-- begin Excerpted data --

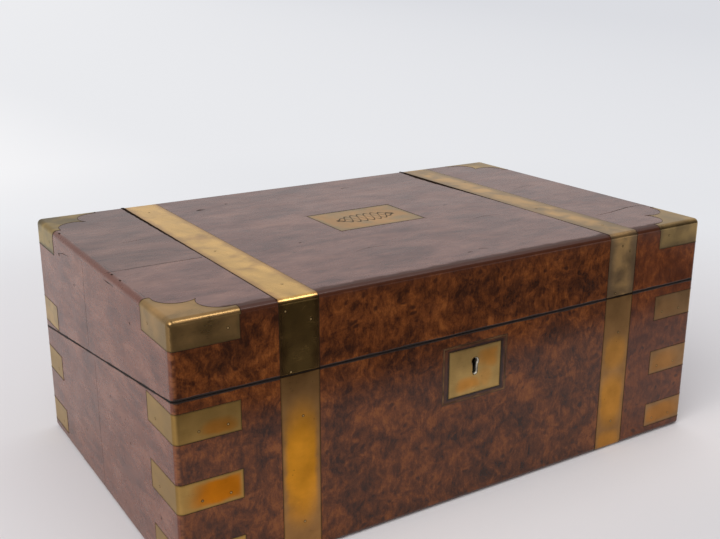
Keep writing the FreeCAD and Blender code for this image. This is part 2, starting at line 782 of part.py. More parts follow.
def flap_catch(name, frame):
    """Make the left half-moon catch on its stem, turned back into the lid's rim."""
    centre = ("0 - catch_offset", along_rim(f"{INNER_FRONT} - catch_inset"))
    low = f"({RIM_DROP} + catch_clearance)"
    disc = rod(name + "_disc", "z", "catch_radius", (low, f"{low} + catch_thick"), centre, frame)
    flat = block(
        name + "_flat",
        (f"{centre[0]} - catch_radius * 2", f"{centre[0]} + catch_radius * 2"),
        (f"{centre[1]} + catch_inset - catch_clearance", f"{centre[1]} + catch_radius * 2"),
        (f"{low} - 1", f"{low} + catch_thick + 1"),
        frame,
    )
    stem = rod(name + "_stem", "z", "catch_stem", (low, f"{low} + catch_stem_length"), centre, frame)
    return fuse(name, [cut(name + "_moon", disc, [flat]), stem])


def catch_seats(name, frame):
    """Make the left catch's two cutters: its shallow round seat and its stem's bore."""
    centre = ("0 - catch_offset", along_rim(f"{INNER_FRONT} - catch_inset"))
    low = f"({RIM_DROP} + catch_clearance)"
    floor = f"{low} + catch_thick + catch_clearance"
    seat = rod(name + "_seat", "z", "catch_radius + catch_clearance", (f"0 - {MARGIN}", floor), centre, frame)
    ends = (low, f"{low} + catch_stem_length + catch_clearance")
    bore = rod(name + "_bore", "z", "catch_stem + pin_clearance", ends, centre, frame)
    return seat, bore


def make_divider(name, below_rim):
    """Make the left wall of the pen tray's bay, stepped to carry the tray."""
    start = f"({INNER_LEFT} + ink_bay)"
    corners = [
        (start, DECK_TOP),
        (f"{start} + divider", DECK_TOP),
        (f"{start} + divider", f"{TRAY_TOP} - tray_thick"),
        (f"{start} + divider - divider_step", f"{TRAY_TOP} - tray_thick"),
        (f"{start} + divider - divider_step", "front_rim"),
        (start, "front_rim"),
    ]
    stock = padded(name + "_stock", "XZ_Plane", corners, "tray_bay", f"0 - {PARTITION_FRONT}")
    return common(name, stock, below_rim)


def make_pen_tray():
    """Make the lift-out pen tray with a round-bottomed trough closed by round ends."""
    inner = f"({INNER_LEFT} + ink_bay + divider - divider_step + tray_gap)"
    deep = (f"{INNER_FRONT} + lock_depth + lock_setback - wall + tray_gap", f"{PARTITION_FRONT} - tray_gap")
    stock = block("pen_tray_stock", (inner, f"0 - {inner}"), deep, (f"{TRAY_TOP} - tray_thick", TRAY_TOP))
    middle = (f"(({deep[0]}) + ({deep[1]})) / 2", f"{TRAY_TOP} + trough_rise")
    end = f"(0 - {inner} - trough_end - trough_radius)"
    trough = rod("trough_run", "x", "trough_radius", (f"0 - {end}", end), middle)
    balls = []
    for number, side in enumerate((-1, 1), 1):
        ball = doc.addObject("Part::Sphere", f"trough_end_{number}")
        ball.setExpression("Radius", sized("trough_radius"))
        place(ball, (f"{side} * {end}", *middle))
        balls.append(ball)
    return cut("pen_tray", stock, [trough] + balls)


def make_inkwell(name):
    """Make the left square glass inkwell, with its round neck and bore."""
    centre = (f"{INNER_LEFT} + ink_bay / 2", f"{INNER_FRONT} + tray_bay / 2")
    half = "glass_side / 2"
    square = rectangle((f"0 - {half}", half), (f"0 - {half}", half))
    glass = padded(name + "_block", "XY_Plane", square, "glass_high")
    bevelled(glass, "glass_bevel", lambda edge: edge.BoundBox.ZMax > edge.BoundBox.ZLength)
    place(glass, (*centre, DECK_TOP))
    shoulder = f"{DECK_TOP} + glass_high"
    neck_ends = (f"{DECK_TOP} + glass_high / 2", f"{shoulder} + glass_neck_high")
    neck = rod(name + "_neck", "z", "glass_neck", neck_ends, centre)
    bore_ends = (f"{DECK_TOP} + glass_base", f"{shoulder} + glass_neck_high + 1")
    bore = rod(name + "_bore", "z", "glass_bore", bore_ends, centre)
    return cut(name, fuse(name + "_solid", [glass, neck]), [bore])


def make_cap(name):
    """Make the left inkwell's brass cap, turned hollow to sit over the neck."""
    skirt = "(glass_neck + pin_clearance)"
    top = "(cap_skirt + cap_dome)"
    corners = [
        ("0", "cap_skirt - cap_wall"),
        (skirt, "cap_skirt - cap_wall"),
        (skirt, "0"),
        ("cap_radius", "0"),
        ("cap_radius", "cap_skirt"),
        ("cap_shoulder", "cap_skirt + cap_dome - cap_wall"),
        ("cap_stalk", top),
        ("cap_button", f"{top} + cap_button"),
        ("0", f"{top} + cap_button + cap_wall"),
    ]
    cap = turned(name, corners)
    centre = (f"{INNER_LEFT} + ink_bay / 2", f"{INNER_FRONT} + tray_bay / 2")
    place(cap, (*centre, f"{DECK_TOP} + glass_high + glass_neck_high - (cap_skirt - cap_wall)"))
    return cap


def make_drawer(name):
    """Make the left hidden drawer, with the hole that its knob's tail fills."""
    across = (f"({INNER_LEFT} + drawer_gap)", "(0 - drawer_divider / 2 - drawer_gap)")
    deep = (f"({INNER_FRONT} + drawer_gap)", PARTITION_BACK)
    high = ("(floor_board + rest_gap)", "(deck_high - drawer_gap)")
    outer = block(name + "_stock", across, deep, high)
    hollow = block(
        name + "_hollow",
        (f"{across[0]} + drawer_wall", f"{across[1]} - drawer_wall"),
        (f"{deep[0]} + drawer_wall", f"{deep[1]} - drawer_front"),
        (f"{high[0]} + drawer_wall", f"{high[1]} + {MARGIN}"),
    )
    middle = (f"({across[0]} + {across[1]}) / 2", f"({high[0]} + {high[1]}) / 2")
    hole = rod(name + "_hole", "y", "knob_neck", (f"{deep[1]} - drawer_front", f"{deep[1]} + 1"), middle)
    return cut(name, outer, [hollow, hole]), middle, deep[1]


def make_knob(name, middle, face):
    """Make a turned brass knob whose tail goes through the drawer's front."""
    corners = [
        ("0", "0 - drawer_front"),
        ("knob_neck", "0 - drawer_front"),
        ("knob_neck", "0"),
        ("knob_foot", "0"),
        ("knob_waist", "knob_waist_out"),
        ("knob_radius", "knob_widest_out"),
        ("knob_foot", "knob_length"),
        ("0", "knob_length"),
    ]
    knob = turned(name, corners)
    place(knob, (middle[0], face, middle[1]), None, TURN_TO["y"])
    return knob


def make_case():
    """Make the carcass, its brass, hinges and lock, and return each body's nodes."""
    frame = make_rim_frame()
    outer = rounded(closed_form("outer_form", "0"), "edge_round")
    core = bevelled(closed_form("core_form", "brass_thick"), "edge_round - brass_thick")
    across = (f"{LEFT} - {MARGIN}", f"0 - {LEFT} + {MARGIN}")
    deep = ("0 - 2 * box_depth", "box_depth")
    base_side = block("base_side", across, deep, ("0 - 2 * box_height", f"0 - {RIM_DROP}"), frame)
    lid_side = block("lid_side", across, deep, (RIM_DROP, "2 * box_height"), frame)
    base_form = common("base_form", outer, base_side)
    lid_form = common("lid_form", outer, lid_side)
    keyhole = keyhole_cutter()
    base_brass = make_base_brass(cut("base_skin", base_form, [core]), keyhole)
    lid_brass = make_lid_brass(cut("lid_skin", lid_form, [core]))
    base_wood = cut("base_wood", base_form, base_brass)
    lid_wood = cut("lid_wood", lid_form, lid_brass)
    lock_case, bolt, link_plate, lock_bed, link_bed = make_lock(frame, keyhole)
    hinges = make_hinges(frame)

    all_deep = (f"{FRONT} - {MARGIN}", f"{BACK} + {MARGIN}")
    front_deep = (all_deep[0], INNER_FRONT)
    back_deep = (INNER_BACK, all_deep[1])
    side_across = (across[0], INNER_LEFT)
    side_deep = (INNER_FRONT, INNER_BACK)
    low = ("floor_board", f"box_height + {MARGIN}")
    high = ("0", "box_height - top_board")

    base_pins = flap_pivots("base_flap_pivots", -1, frame)
    lid_pins = flap_pivots("lid_flap_pivots", 1, frame)
    catch_seat, catch_bore = catch_seats("catch_left", frame)
    catch_cuts = [both_sides("catch_seats", catch_seat), both_sides("catch_bores", catch_bore)]

    floor = board("base_floor", base_wood, across, all_deep, (f"0 - {MARGIN}", "floor_board"))
    front_board = board("base_front_board", base_wood, across, front_deep, low)
    front = cut("base_front_wall", front_board, [lock_bed, keyhole])
    base_mortise = both_sides("base_mortises", hinge_mortise("base_mortise", -1, frame))
    back_board = board("base_back_board", base_wood, across, back_deep, low)
    back = cut("base_back_wall", back_board, [base_mortise])
    left_board = board("base_left_board", base_wood, side_across, side_deep, low)
    left = cut("base_left_wall", left_board, [base_pins])
    base = [floor, front, back, left, mirrored("base_right_wall", left)]

    top = board("lid_top", lid_wood, across, all_deep, (high[1], f"box_height + {MARGIN}"))
    lid_front_board = board("lid_front_board", lid_wood, across, front_deep, high)
    lid_front = cut("lid_front_wall", lid_front_board, [link_bed] + catch_cuts)
    lid_mortise = both_sides("lid_mortises", hinge_mortise("lid_mortise", 1, frame))
    lid_back_board = board("lid_back_board", lid_wood, across, back_deep, high)
    lid_back = cut("lid_back_wall", lid_back_board, [lid_mortise])
    lid_left_board = board("lid_left_board", lid_wood, side_across, side_deep, high)
    lid_left = cut("lid_left_wall", lid_left_board, [lid_pins])
    lid = [top, lid_front, lid_back, lid_left, mirrored("lid_right_wall", lid_left)]

    catch = flap_catch("flap_catch_left", frame)
    return {
        "frame": frame,
        "flap_seats": [catch_cuts[0]],
        "nodes": base + lid + base_brass + lid_brass + hinges
        + [lock_case, bolt, link_plate, base_pins, lid_pins, catch, mirrored("flap_catch_right", catch)],
    }


def make_fittings(frame):
    """Make the fittings in the base: deck, partition, tray, inkwells and hidden drawers."""
    across = (INNER_LEFT, f"0 - {INNER_LEFT}")
    sunk = ("0 - 2 * box_height", f"0 - {RIM_DROP} - fitting_sink")
    below_rim = block("below_rim", (LEFT, f"0 - {LEFT}"), ("0 - 2 * box_depth", "box_depth"), sunk, frame)
    deck = block("ink_deck", across, (INNER_FRONT, PARTITION_BACK), ("deck_high", DECK_TOP))
    upright = block("partition_stock", across, (PARTITION_FRONT, PARTITION_BACK), (DECK_TOP, "front_rim"))
    post = block(
        "drawer_post",
        ("0 - drawer_divider / 2", "drawer_divider / 2"),
        (INNER_FRONT, PARTITION_BACK),
        ("floor_board", "deck_high"),
    )
    divider = make_divider("tray_divider_left", below_rim)
    glass = make_inkwell("inkwell_left")
    cap = make_cap("inkwell_cap_left")
    drawer, middle, face = make_drawer("drawer_left")
    knob = make_knob("drawer_knob_left", middle, face)
    left = [divider, glass, cap, drawer, knob]
    right = [mirrored(piece.Name.replace("left", "right"), piece) for piece in left]
    return [deck, common("partition", upright, below_rim), post, make_pen_tray()] + left + right


def check_and_write(nodes):
    """Stop on any failed object or bad shape, then write one file for each node."""
    doc.recompute()
    failed = [item.Name for item in doc.Objects if {"Invalid", "Error"} & set(item.State)]
    if failed:
        raise RuntimeError("These objects failed: " + ", ".join(failed))
    for item in nodes:
        if item.Shape.isNull() or not item.Shape.isValid() or not item.Shape.Solids:
            raise RuntimeError(f"{item.Name} has no sound shape")
    os.makedirs("parts", exist_ok=True)
    for item in nodes:
        item.Label = item.Name
        item.Shape.exportStep(os.path.join("parts", f"{item.Label}.step"))
        print(f"{item.Label}: {len(item.Shape.Solids)} solid(s), {item.Shape.Volume / 1000:.2f} cm3")
    print(f"{len(nodes)} nodes")


make_sheet()
case = make_case()
rim = case["frame"]
nodes = case["nodes"] + make_fittings(rim)
nodes += flap("base_flap", -1, rim, PARTITION_BACK)
nodes += flap("lid_flap", 1, rim, INNER_FRONT, case["flap_seats"])
nodes.append(flap_ledges("base_flap_ledges", -1, rim, PARTITION_BACK))
nodes.append(flap_ledges("lid_flap_ledges", 1, rim, INNER_FRONT))
check_and_write(nodes)
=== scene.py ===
import json
import logging
import math
from dataclasses import dataclass
from enum import Enum

import bmesh
import bpy
from mathutils import Matrix, Vector


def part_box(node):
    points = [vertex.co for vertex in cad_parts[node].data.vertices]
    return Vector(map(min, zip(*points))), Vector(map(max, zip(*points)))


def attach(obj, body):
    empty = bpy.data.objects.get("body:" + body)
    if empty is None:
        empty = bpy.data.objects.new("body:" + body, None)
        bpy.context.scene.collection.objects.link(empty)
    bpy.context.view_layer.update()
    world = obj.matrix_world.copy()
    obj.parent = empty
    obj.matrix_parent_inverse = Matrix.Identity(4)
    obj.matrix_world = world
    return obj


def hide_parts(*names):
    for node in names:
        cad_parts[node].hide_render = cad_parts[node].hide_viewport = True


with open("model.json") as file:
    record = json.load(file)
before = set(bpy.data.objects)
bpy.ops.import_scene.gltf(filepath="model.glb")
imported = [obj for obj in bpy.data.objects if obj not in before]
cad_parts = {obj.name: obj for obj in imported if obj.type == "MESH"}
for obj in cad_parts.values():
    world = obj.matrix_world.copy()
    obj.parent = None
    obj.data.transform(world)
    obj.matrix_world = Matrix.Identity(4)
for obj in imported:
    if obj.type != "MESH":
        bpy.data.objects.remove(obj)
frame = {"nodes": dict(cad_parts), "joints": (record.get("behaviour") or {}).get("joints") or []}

# Dresses the walnut writing box: its veneers, brass, leather and glass, its pins and screws,
# the dark joint lines round the let-in brass, and a plain studio with one camera.

LOG = logging.getLogger("writing_box")
MM = 0.001
Colour = tuple[float, float, float]
Triple = tuple[float, float, float]

HINGES = ("left", "right")
CASE_WOOD = (
    "base_floor", "base_front_wall", "base_back_wall", "base_left_wall", "base_right_wall",
    "lid_top", "lid_front_wall", "lid_back_wall", "lid_left_wall", "lid_right_wall",
)
FITTING_WOOD = (
    "ink_deck", "partition", "drawer_post", "pen_tray", "tray_divider_left", "tray_divider_right",
    "drawer_left", "drawer_right", "base_flap_board", "lid_flap_board", "base_flap_ledges",
    "lid_flap_ledges",
)


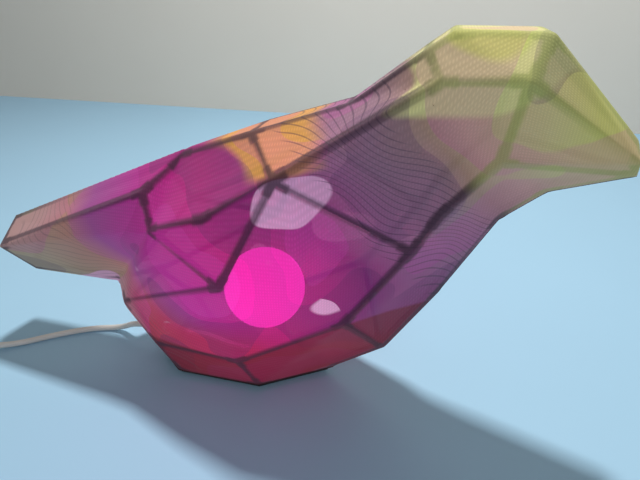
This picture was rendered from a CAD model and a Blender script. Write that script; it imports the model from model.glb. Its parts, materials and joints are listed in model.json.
# %% [markdown]
# This lamp is a bird cut into flat facets: thin printed struts carry a stretched, printed cloth, and a round
# bulb glows inside it. The struts, the base and the switch come packed from the solid model. The cloth, the
# bulb, the lampholder, the cord and its plug are made here, round those solids and in the same metres.

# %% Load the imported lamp
import json
import math

import bmesh
import bpy
from mathutils import Matrix, Vector
from mathutils.bvhtree import BVHTree


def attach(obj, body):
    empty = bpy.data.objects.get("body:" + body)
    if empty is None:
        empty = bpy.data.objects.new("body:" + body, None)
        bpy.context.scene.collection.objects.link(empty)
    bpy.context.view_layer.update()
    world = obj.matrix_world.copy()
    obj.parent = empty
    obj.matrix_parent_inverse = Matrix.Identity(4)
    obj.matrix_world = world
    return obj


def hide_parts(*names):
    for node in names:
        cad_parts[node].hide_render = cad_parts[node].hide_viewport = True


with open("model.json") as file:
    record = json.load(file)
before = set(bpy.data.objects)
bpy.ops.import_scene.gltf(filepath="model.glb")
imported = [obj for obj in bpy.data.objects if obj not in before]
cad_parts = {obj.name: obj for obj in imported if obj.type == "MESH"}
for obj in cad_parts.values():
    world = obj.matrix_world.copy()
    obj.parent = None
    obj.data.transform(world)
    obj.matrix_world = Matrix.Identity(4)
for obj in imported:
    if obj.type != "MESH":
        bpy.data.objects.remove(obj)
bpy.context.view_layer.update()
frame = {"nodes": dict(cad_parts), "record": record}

MM = 0.001

# %% [markdown]
# The camera comes first, because everything later is judged through it. It stands to the bird's right and
# looks down by 28 degrees. A focal length in pixels turns into a lens by the width of the sensor.

# %% Camera
focal_pixels, picture_width, sensor_width = 481.0, 640, 36.0
camera_data = bpy.data.cameras.new("camera")
camera_data.sensor_width = sensor_width
camera_data.lens = focal_pixels / picture_width * sensor_width
camera = bpy.data.objects.new("camera", camera_data)
camera.location = (0.1508, -0.3774, 0.3633)
camera.rotation_euler = (math.radians(62), 0, math.radians(14))
bpy.context.scene.collection.objects.link(camera)
bpy.context.scene.camera = camera
bpy.context.scene.view_settings.view_transform = "Standard"
print("lens", round(camera_data.lens, 2))

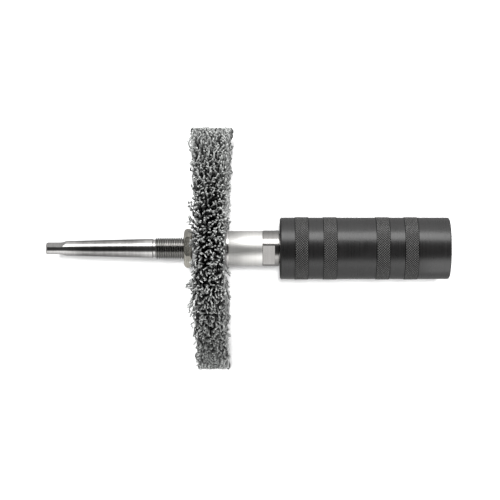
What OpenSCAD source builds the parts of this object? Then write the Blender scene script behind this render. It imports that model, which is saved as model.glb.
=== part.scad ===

-- end Excerpted data --

Work to complete:
Pull out every line from the one with "What OpenSCAD source" to the end of the listing, and output only those.

Problem solution:
What OpenSCAD source builds the parts of this object? Then write the Blender scene script behind this render. It imports that model, which is saved as model.glb.
=== part.scad ===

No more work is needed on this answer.